Hay quien trata también, en el seno del PSOE, de culpar al gobierno de Pedro Sánchez de la debacle electoral. Sinceramente, creo que con desacierto, aunque también en la acción del gobierno central se están viendo carencias de bulto en algunos aspectos. Demasiadas idas y venidas en temas importantes -derogación de la LOMCE, cotización de autónomos, tramitación de presupuestos generales para 2019, por citar ejemplos- y demasiado presentar iniciativas como si fuesen realidades antes de negociar el imprescindible apoyo parlamentario para la acción de un gobierno que se sustenta en un grupo de 84 diputados.

Analizadas las causas del ascenso de la extrema derecha, cabe plantearse qué hacer para contrarrestarlo. Pensando en la situación vivida en los años de la transición, en los que la ultraderecha de Fuerza Nueva nunca pasó de ser testimonial, se me ocurren algunas reflexiones. La primera es que en aquel momento existía aun una parte importante de la población heredera directa del franquismo, vinculada al extinto Movimiento Nacional, y potencial apoyo de la nueva ultraderecha. Sin embargo, ese franquismo sociológico apenas cuajó como sustrato social en el que se apoyase el resurgir de ese franquismo sin Franco. En este hecho considero que hay un hecho determinante: la inmensa mayoría de la población percibía beneficios claros y objetivos en prestar su apoyo a fuerzas democráticas. Se creía, con razón, que estas fuerzas democráticas traerían libertad, mayor prosperidad y mayor protección social para todos. 

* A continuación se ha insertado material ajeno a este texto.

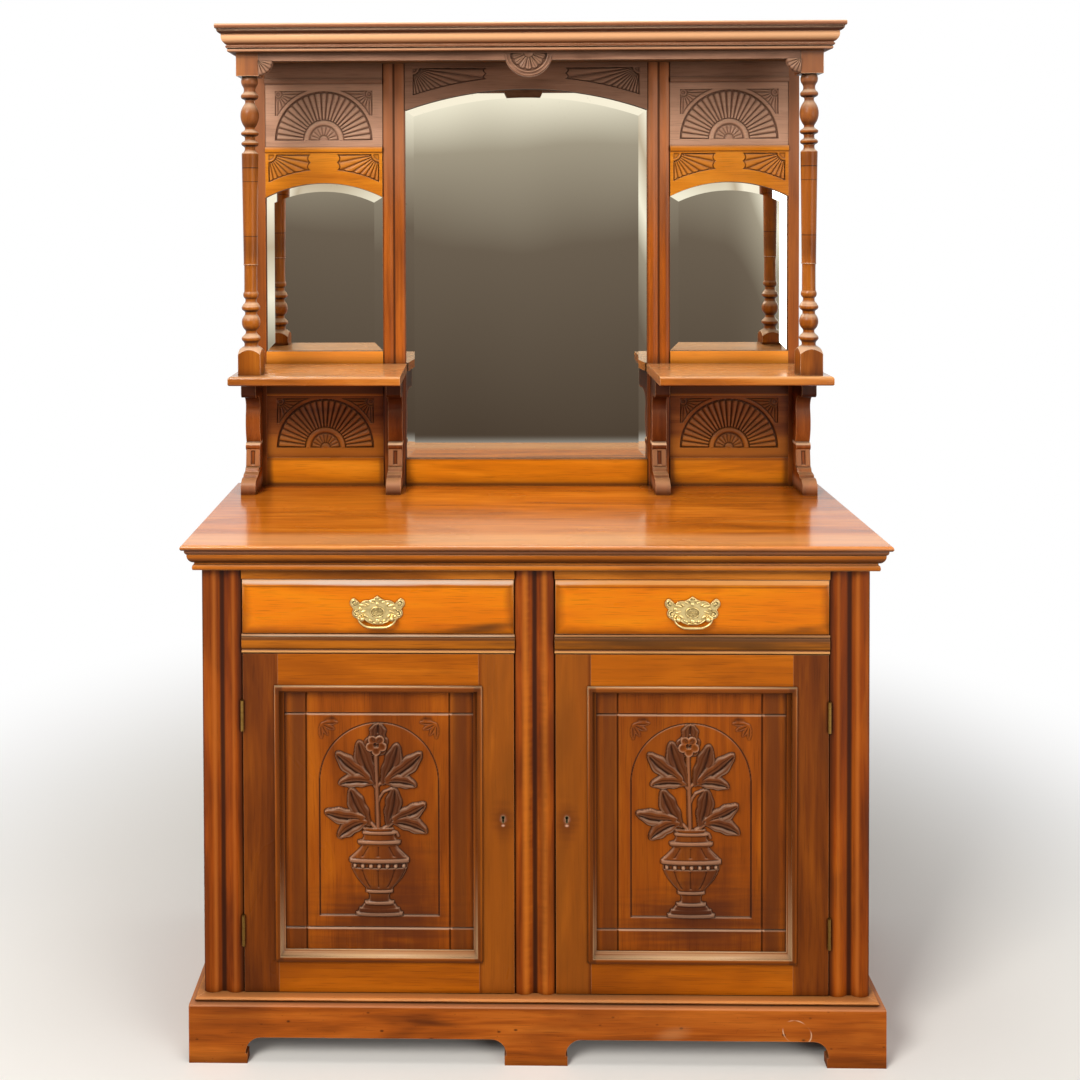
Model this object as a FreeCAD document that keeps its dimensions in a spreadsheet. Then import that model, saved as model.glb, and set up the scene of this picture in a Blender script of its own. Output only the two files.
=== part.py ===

Esa es la opción que hoy tenemos que poner sobre la mesa las izquierdas en España. Nuestra tarea, antes que criminalizar a quien vota diferente, es convencer con realidades palpables de que el voto a la izquierda merece la pena porque va a mejorar su vida. Una izquierda que debemos asumir de una vez como diversa y con opciones políticas que deben resultar complementarias, no enfrentadas.